Time to Teach
One in a series of posts about our coverage of the 2016 total solar eclipse
by Paul Doherty • February 29, 2016
Wherever the Exploratorium goes to broadcast eclipses, we help the local people learn about them by teaching the students, who in turn teach their families and friends. We want people to know what an eclipse is and, most important, how to view one safely. In Colonia, Yap, we were invited by St. Mary’s School to teach eight classes from first to eighth grades. Robyn and I accepted the invitation even though we knew that adjusting a lesson to fit students at such a range of grades would be the ultimate teaching challenge.
We came to each classroom with a bag full of hands-on demos. When we showed each class the scale model of the Earth-moon system, they all gasped at how far away the moon was from the Earth. Some turned to their science books and noticed the picture there was misleading. We showed them how they could totally eclipse a friend’s face by holding their thumb near one eye, just as the smaller moon eclipses the larger sun because it is closer to the Earth. We had them use a model of the moon to make shadows, using a large light source so they could see how the shadow got smaller as the distance between the moon and Earth increased.
Showing fifth-grade students how to make a “total eclipse of the face” with a thumb. (photo by Exploratorium)

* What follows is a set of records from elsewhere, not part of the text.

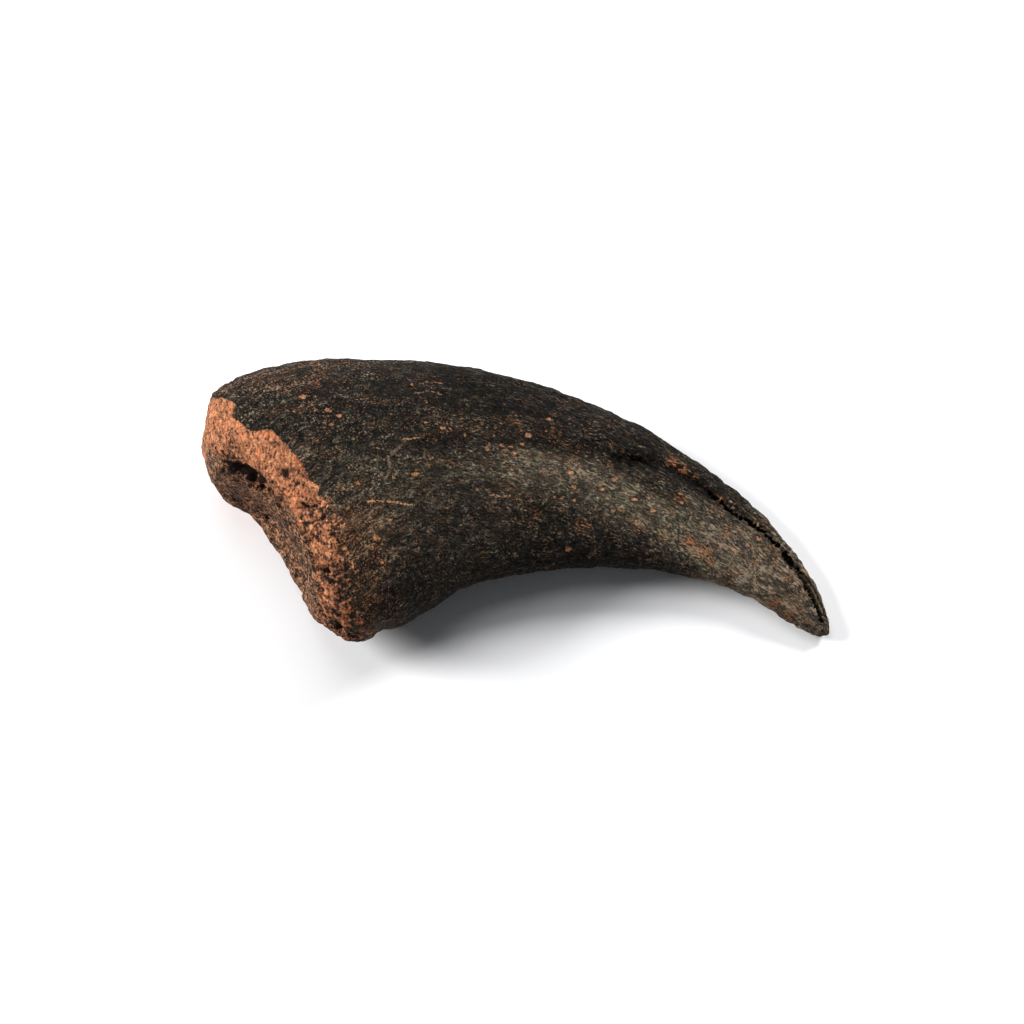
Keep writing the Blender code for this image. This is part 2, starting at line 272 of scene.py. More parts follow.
def gapToLines(lines, spots):
    # distance to the nearest line's edge, and that line's last number; each is points, half width, number
    points, halves, numbers = [], [], []
    for corners, half, number in lines:
        line = smoothLine(corners, 0.25)
        points += list(line)
        halves += [half] * len(line)
        numbers += [number] * len(line)
    gap, which = nearestOf(points, spots)
    return gap - np.array(halves)[which], np.array(numbers)[which]


def gapToDots(spots):
    # distance to the nearest dot's edge, and its tint
    dots = np.array(claw["dots"])
    squeeze = claw["dotSqueeze"]
    gap, which = nearestOf(dots[:, :2] * squeeze, spots * squeeze)
    return gap - dots[which, 2] * claw["dotScale"], dots[which, 3]


def gapToMarks(kind, spots):
    # distance to the edge of the nearest mark of this kind
    if kind == "slot":
        return gapToLine("slot", spots, 0.3) - claw["slotHalf"]
    if kind == "dots":
        return gapToDots(spots)[0]
    return gapToLines(claw[kind], spots)[0]


def coordinates(mesh):
    places = np.empty(len(mesh.vertices) * 3)
    mesh.vertices.foreach_get("co", places)
    return places.reshape(-1, 3)


def directions(mesh):
    out = np.empty(len(mesh.vertices) * 3)
    mesh.vertex_normals.foreach_get("vector", out)
    return out.reshape(-1, 3)


def skinCopy(nodeName):
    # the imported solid's own skin in mm, its loose triangles joined up and paired into quads
    shell = bmesh.new()
    shell.from_mesh(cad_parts[nodeName].data)
    bmesh.ops.scale(shell, vec=(1 / mm,) * 3, verts=shell.verts)
    bmesh.ops.remove_doubles(shell, verts=shell.verts, dist=0.001)
    bend = math.radians(60)
    bmesh.ops.join_triangles(shell, faces=shell.faces, angle_face_threshold=bend, angle_shape_threshold=bend)
    return shell


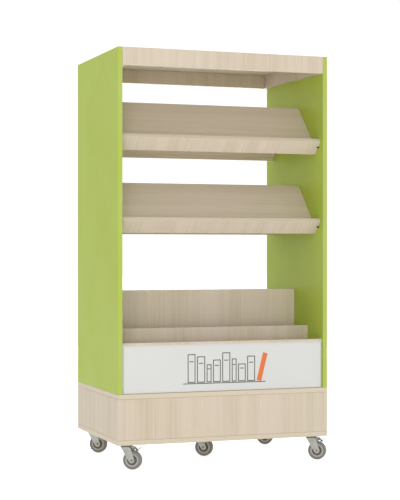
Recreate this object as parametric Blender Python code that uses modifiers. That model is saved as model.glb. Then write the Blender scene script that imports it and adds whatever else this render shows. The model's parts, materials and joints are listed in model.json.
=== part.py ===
"""Double-sided display cart for books, on five swivel casters.

Frame: metres, +Z up, origin on the floor under the middle of the cart, +X to the right and the
front of the cart facing -Y. The cart is the same on its front and its rear side, apart from the
foot brakes, which only the two front casters have.

Build order: plinth box, side panels, top frame, sloping display shelves, stepped book bin with
its sign panels, casters.
"""

import math

import bmesh
import bpy
from mathutils import Matrix, Vector

# ----------------------------------------------------------------------------------------------
# Driving dimensions, in metres
# ----------------------------------------------------------------------------------------------

# Carcase
CART_WIDTH = 0.900
CART_DEPTH = 0.600
SIDE_PANEL_HEIGHT = 1.363
BASE_HEIGHT = 0.200
BOARD_THICKNESS = 0.019
EDGE_BREAK = 0.001        # chamfer along every board edge
JOINT_GAP = 0.0003        # left between two pieces that touch

# Top frame
TOP_PANEL_THICKNESS = 0.012
FASCIA_HEIGHT = 0.070

# Sloping display shelves
SHELF_TILT = math.radians(46.5)
LEDGE_REACH = 0.053       # how far a ledge stands out from the face of its display board
LEDGE_SETBACK = 0.0213    # ledge tip behind the front edges of the side panels
SHELF_CENTRE_GAP = 0.082  # between the backs of a front and a rear display board
UPPER_SHELF_DROP = 0.399  # top of the cart down to the lowest corner of an upper shelf
SHELF_PITCH = 0.330

# Book bin
BIN_FRONT_HEIGHT = 0.200
BIN_DIVIDER_HEIGHT = 0.250
BIN_CENTRE_HEIGHT = 0.400
BIN_SETBACK = 0.010

# Sign panels on the outer boards of the bin
SIGN_THICKNESS = 0.004
SIGN_RIM = 0.0006         # thickness left at the edges, below the bevel
SIGN_BEVEL_WIDTH = 0.0085
SIGN_END_CLEARANCE = 0.0005
SIGN_TOP_DROP = 0.0095
SIGN_FLOOR_GAP = 0.001

# Casters
WHEEL_RADIUS = 0.0375
CASTER_HEADROOM = 0.025   # top of the tyre up to the underside of the plinth
CASTER_TRAIL = 0.0256     # king pin axis to wheel axis
CASTER_TURN = math.radians(-32.5)
CASTER_INSET = 0.050
REAR_LEFT_END_INSET = 0.053
REAR_RIGHT_END_INSET = 0.076
CENTRE_CASTER = (-0.0055, 0.005)

PLATE_SIDE = 0.060
PLATE_THICKNESS = 0.0025
PLATE_CORNER_RADIUS = 0.006
PLATE_HOLE_RADIUS = 0.0032
PLATE_HOLE_INSET = 0.010
STUD_RADIUS = 0.005
STUD_HEAD_RADIUS = 0.0085
STUD_HEAD_HEIGHT = 0.003
RACE_RADIUS = 0.022
RACE_HEIGHT = 0.004
RUNNING_CLEARANCE = 0.0003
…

Finally, we taught them not to look at a partial eclipse with their naked eyes; that they must use the solar eclipse viewing glasses we were giving them. The students were interested and asked great questions. We laughed together as we worked together.
Over the next few days, wherever I went in Yap, children waved at me and said hello. My tour guide mentioned that his fifth-grade son told him about the class we taught. When I heard this, I smiled, because I knew that my plot to infect Yap with a deeper understanding of eclipses was working.